## Material:
__________________________________________________

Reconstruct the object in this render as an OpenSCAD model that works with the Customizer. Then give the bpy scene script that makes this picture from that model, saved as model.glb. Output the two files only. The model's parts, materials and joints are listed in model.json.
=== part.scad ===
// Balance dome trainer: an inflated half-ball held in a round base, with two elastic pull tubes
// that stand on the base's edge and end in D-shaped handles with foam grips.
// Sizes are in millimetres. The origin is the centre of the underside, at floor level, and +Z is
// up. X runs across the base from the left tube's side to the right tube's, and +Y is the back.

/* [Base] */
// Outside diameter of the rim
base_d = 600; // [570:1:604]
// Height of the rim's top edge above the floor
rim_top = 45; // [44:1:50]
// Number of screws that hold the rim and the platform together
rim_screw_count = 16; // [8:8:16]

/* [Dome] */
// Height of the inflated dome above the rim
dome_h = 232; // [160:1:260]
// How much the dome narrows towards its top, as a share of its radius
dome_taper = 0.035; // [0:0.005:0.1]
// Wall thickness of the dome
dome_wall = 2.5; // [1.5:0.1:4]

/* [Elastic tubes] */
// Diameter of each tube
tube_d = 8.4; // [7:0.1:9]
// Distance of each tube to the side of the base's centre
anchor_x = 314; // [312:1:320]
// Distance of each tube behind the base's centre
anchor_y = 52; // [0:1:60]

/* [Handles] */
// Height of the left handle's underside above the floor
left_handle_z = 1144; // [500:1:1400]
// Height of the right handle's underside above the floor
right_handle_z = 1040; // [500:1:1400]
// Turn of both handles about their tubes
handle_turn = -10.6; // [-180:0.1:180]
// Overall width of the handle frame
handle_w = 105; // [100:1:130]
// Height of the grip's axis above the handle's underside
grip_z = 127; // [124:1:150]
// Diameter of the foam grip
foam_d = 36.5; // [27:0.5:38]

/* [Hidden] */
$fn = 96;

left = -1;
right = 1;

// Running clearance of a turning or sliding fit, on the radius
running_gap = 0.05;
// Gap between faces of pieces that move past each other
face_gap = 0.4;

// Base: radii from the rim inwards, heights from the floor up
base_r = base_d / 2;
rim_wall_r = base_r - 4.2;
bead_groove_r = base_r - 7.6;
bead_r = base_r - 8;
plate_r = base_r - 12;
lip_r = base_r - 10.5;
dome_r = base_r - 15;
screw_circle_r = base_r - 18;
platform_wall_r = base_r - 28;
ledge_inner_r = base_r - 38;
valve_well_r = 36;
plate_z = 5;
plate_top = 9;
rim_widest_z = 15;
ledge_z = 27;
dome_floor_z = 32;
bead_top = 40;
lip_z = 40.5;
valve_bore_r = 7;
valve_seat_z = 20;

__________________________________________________

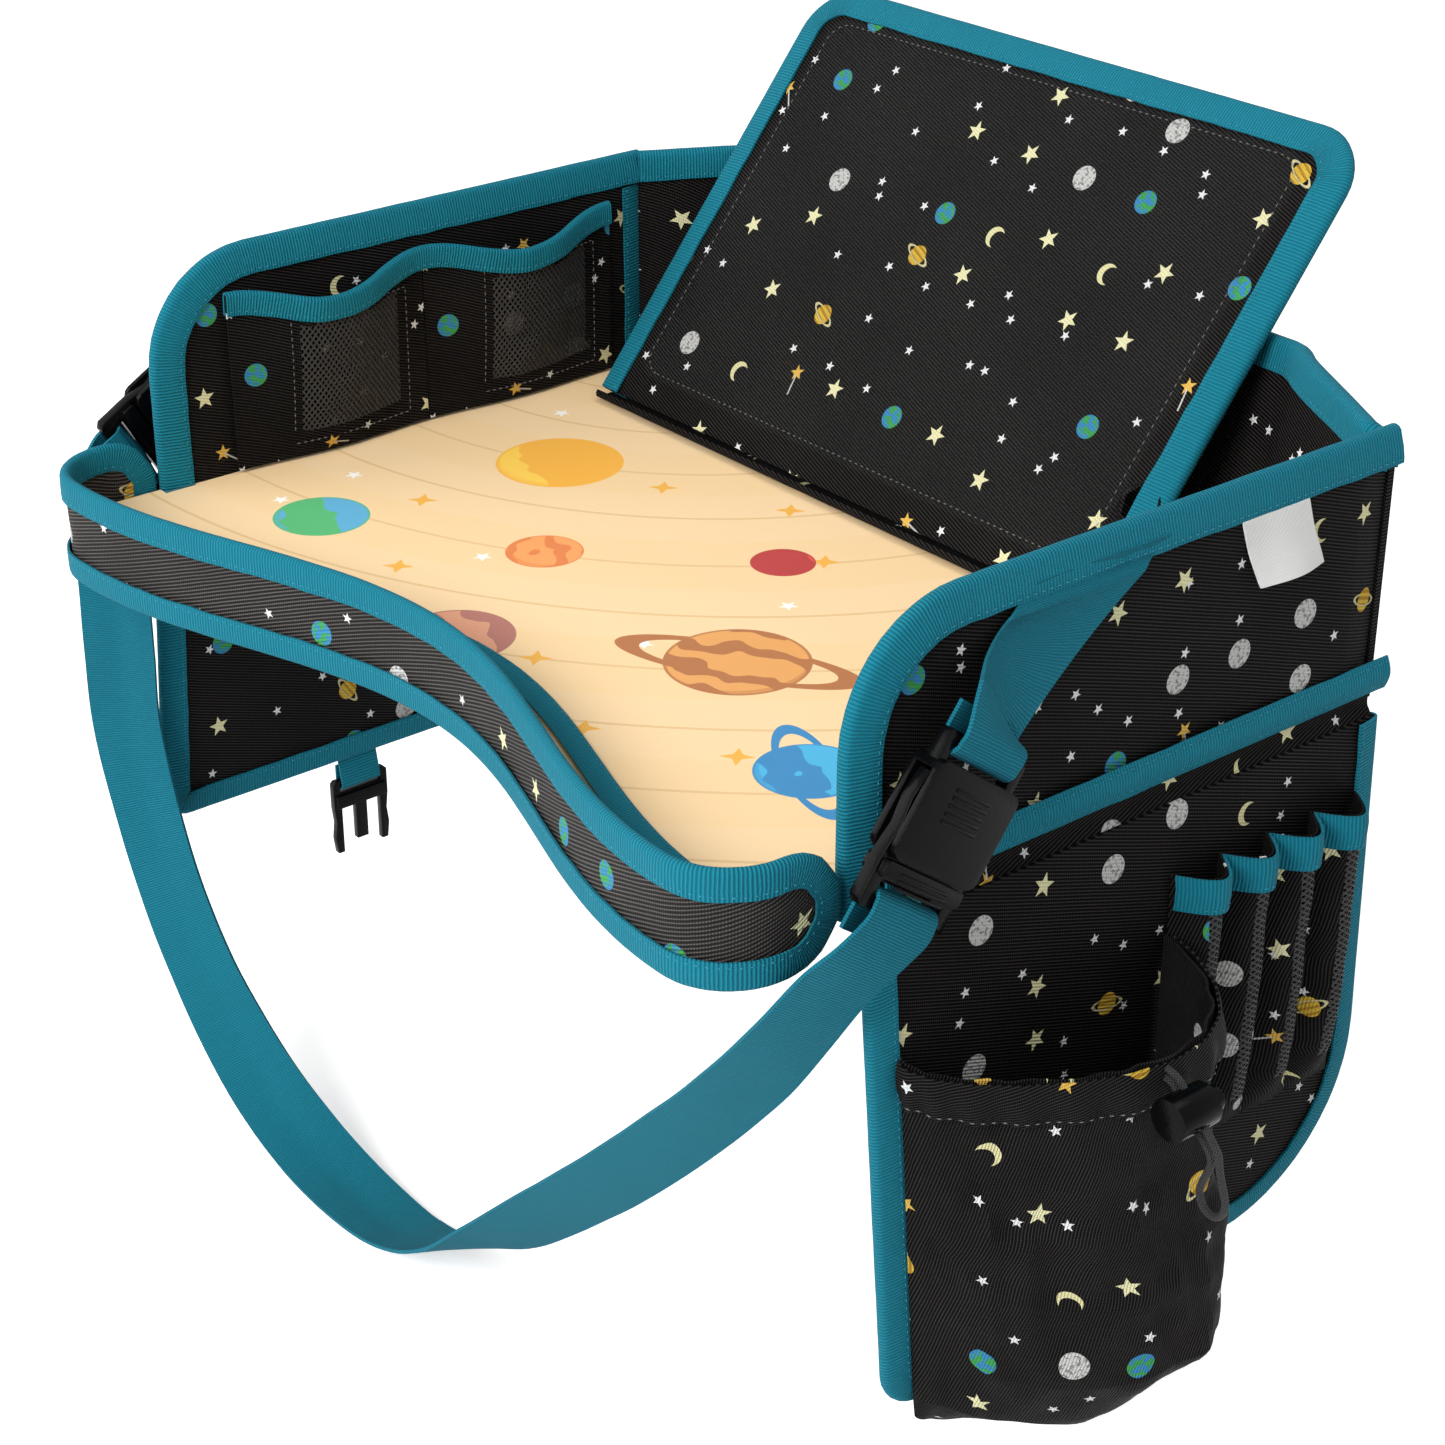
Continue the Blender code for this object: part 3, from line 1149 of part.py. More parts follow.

__________________________________________________

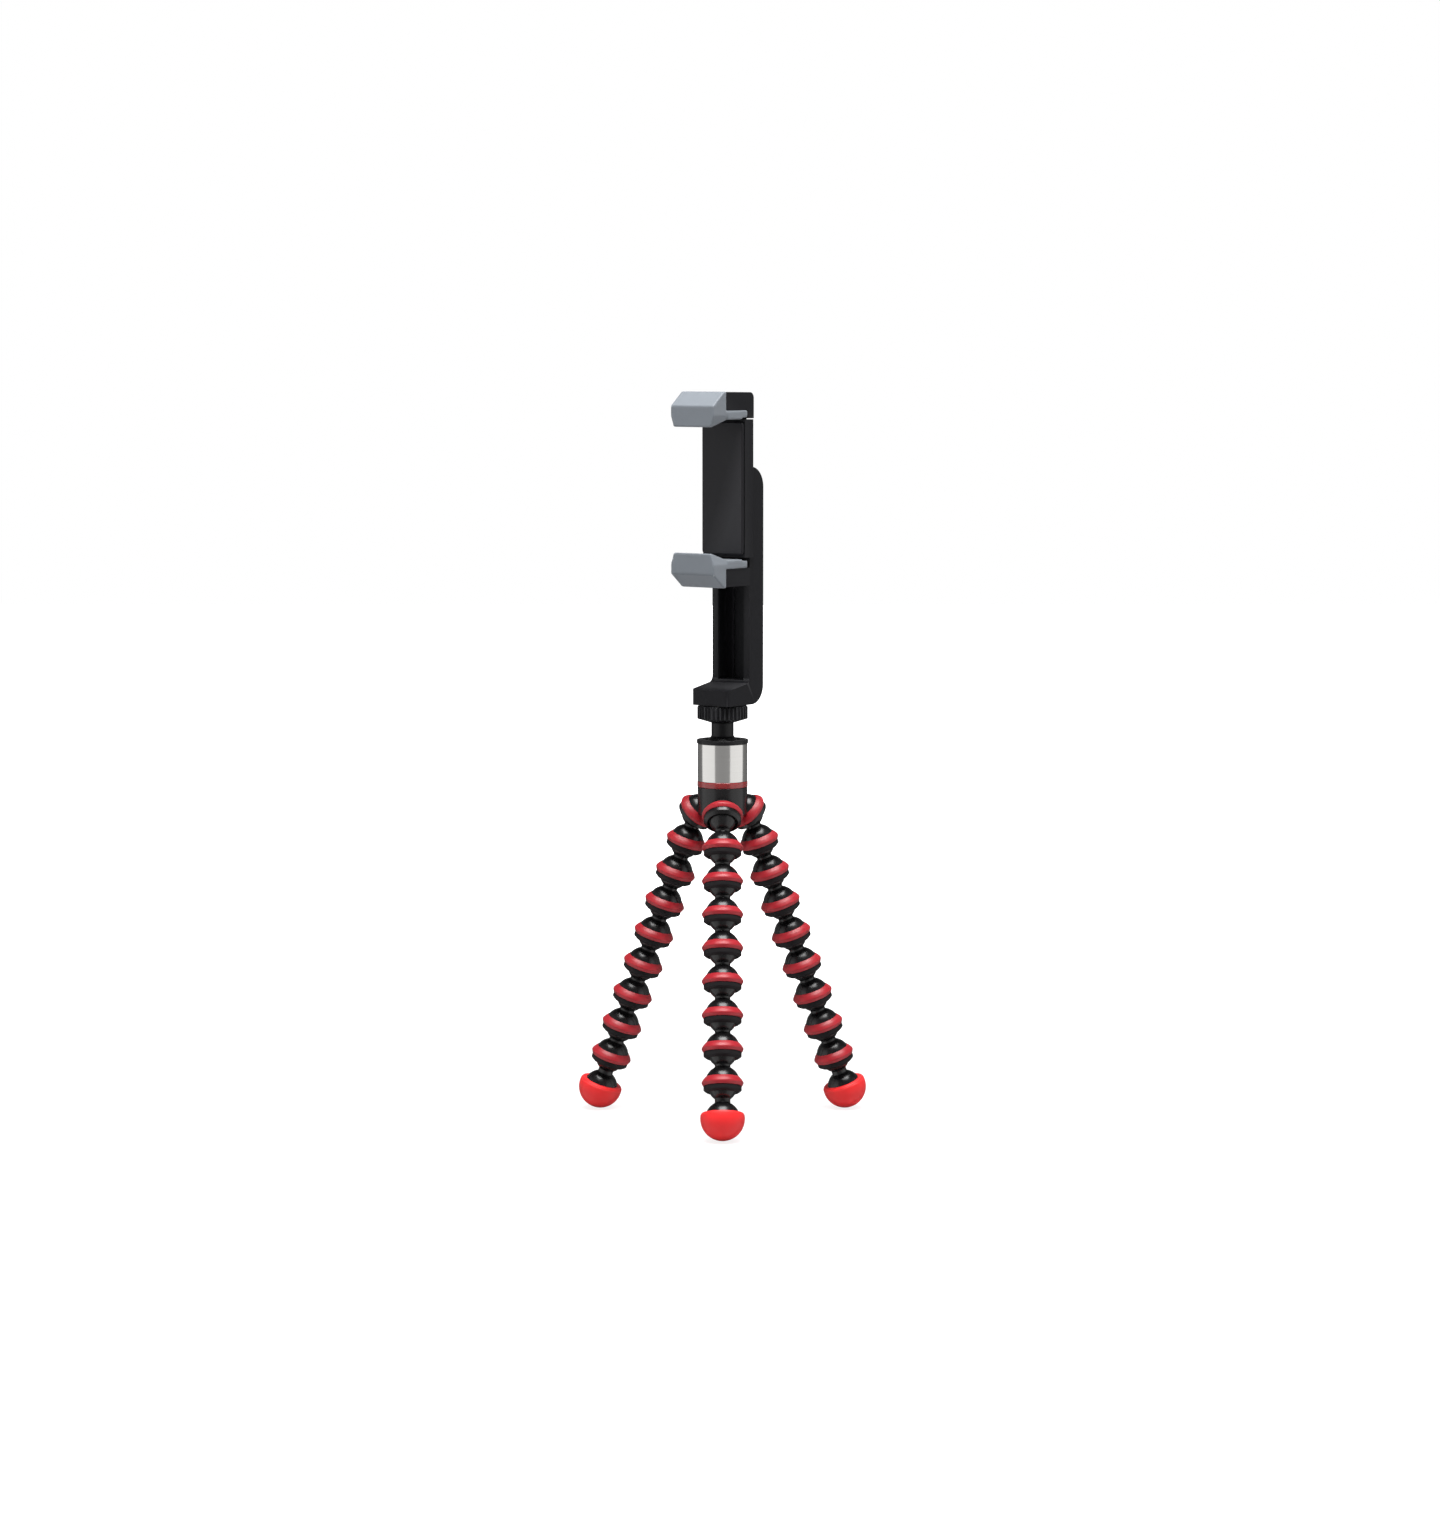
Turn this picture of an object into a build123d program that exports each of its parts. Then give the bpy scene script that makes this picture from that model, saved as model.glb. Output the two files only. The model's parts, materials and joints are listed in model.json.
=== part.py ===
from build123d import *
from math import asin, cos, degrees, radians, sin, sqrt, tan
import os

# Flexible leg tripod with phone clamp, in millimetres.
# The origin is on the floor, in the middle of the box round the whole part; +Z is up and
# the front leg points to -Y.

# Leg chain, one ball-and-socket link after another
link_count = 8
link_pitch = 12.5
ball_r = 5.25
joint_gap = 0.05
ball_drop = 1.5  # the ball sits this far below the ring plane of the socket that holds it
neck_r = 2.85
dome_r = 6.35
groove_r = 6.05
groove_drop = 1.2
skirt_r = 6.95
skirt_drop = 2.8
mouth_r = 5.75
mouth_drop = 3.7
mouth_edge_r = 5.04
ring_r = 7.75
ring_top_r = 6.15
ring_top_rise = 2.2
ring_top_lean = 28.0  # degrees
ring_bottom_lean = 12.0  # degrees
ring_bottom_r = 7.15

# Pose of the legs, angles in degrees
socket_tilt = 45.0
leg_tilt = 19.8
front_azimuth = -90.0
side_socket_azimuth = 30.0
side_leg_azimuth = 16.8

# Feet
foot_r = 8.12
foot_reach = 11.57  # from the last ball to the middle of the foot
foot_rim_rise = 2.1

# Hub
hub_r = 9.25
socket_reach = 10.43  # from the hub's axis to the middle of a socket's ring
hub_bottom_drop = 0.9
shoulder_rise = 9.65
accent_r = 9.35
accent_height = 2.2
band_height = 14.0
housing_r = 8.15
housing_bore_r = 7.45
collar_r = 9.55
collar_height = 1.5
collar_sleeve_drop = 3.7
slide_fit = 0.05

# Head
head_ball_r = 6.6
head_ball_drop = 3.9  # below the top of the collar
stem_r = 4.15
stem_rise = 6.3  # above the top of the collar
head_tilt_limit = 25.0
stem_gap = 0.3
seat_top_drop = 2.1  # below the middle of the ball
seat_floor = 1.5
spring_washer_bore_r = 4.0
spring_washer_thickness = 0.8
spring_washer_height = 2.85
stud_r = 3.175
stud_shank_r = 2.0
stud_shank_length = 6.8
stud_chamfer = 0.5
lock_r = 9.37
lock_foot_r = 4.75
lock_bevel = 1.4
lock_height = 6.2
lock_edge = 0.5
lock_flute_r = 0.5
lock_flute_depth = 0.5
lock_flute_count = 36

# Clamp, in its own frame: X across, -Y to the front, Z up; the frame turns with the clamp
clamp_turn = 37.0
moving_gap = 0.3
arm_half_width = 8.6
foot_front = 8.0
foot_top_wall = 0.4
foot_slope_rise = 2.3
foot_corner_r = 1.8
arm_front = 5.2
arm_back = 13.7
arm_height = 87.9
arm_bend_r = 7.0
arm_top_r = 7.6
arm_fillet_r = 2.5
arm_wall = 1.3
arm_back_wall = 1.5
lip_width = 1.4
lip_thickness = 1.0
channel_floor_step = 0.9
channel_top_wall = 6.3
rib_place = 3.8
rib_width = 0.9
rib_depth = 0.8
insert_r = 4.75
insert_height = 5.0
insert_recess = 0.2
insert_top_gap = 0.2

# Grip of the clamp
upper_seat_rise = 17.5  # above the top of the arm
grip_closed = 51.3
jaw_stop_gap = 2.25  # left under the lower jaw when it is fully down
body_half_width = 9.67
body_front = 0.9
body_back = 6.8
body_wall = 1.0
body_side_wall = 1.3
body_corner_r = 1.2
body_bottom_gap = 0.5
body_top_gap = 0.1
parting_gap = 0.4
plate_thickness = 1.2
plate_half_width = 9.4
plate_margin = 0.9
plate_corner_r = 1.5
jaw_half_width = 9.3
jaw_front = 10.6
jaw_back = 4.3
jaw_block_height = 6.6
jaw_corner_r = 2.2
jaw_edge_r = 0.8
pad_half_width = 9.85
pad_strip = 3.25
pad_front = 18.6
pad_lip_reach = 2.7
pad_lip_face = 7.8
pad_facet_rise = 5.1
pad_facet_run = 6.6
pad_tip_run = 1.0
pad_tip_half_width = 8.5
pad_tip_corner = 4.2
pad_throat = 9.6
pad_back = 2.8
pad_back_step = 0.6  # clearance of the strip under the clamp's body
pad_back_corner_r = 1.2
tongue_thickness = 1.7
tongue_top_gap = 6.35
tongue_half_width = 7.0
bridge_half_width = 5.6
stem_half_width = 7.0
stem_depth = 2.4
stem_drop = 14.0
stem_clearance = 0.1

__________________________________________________

## Task description:
Identify and copy lines that hold the string "picture".

## The solution:
Reconstruct the object in this render as an OpenSCAD model that works with the Customizer. Then give the bpy scene script that makes this picture from that model, saved as model.glb. Output the two files only. The model's parts, materials and joints are listed in model.json.
Turn this picture of an object into a build123d program that exports each of its parts. Then give the bpy scene script that makes this picture from that model, saved as model.glb. Output the two files only. The model's parts, materials and joints are listed in model.json.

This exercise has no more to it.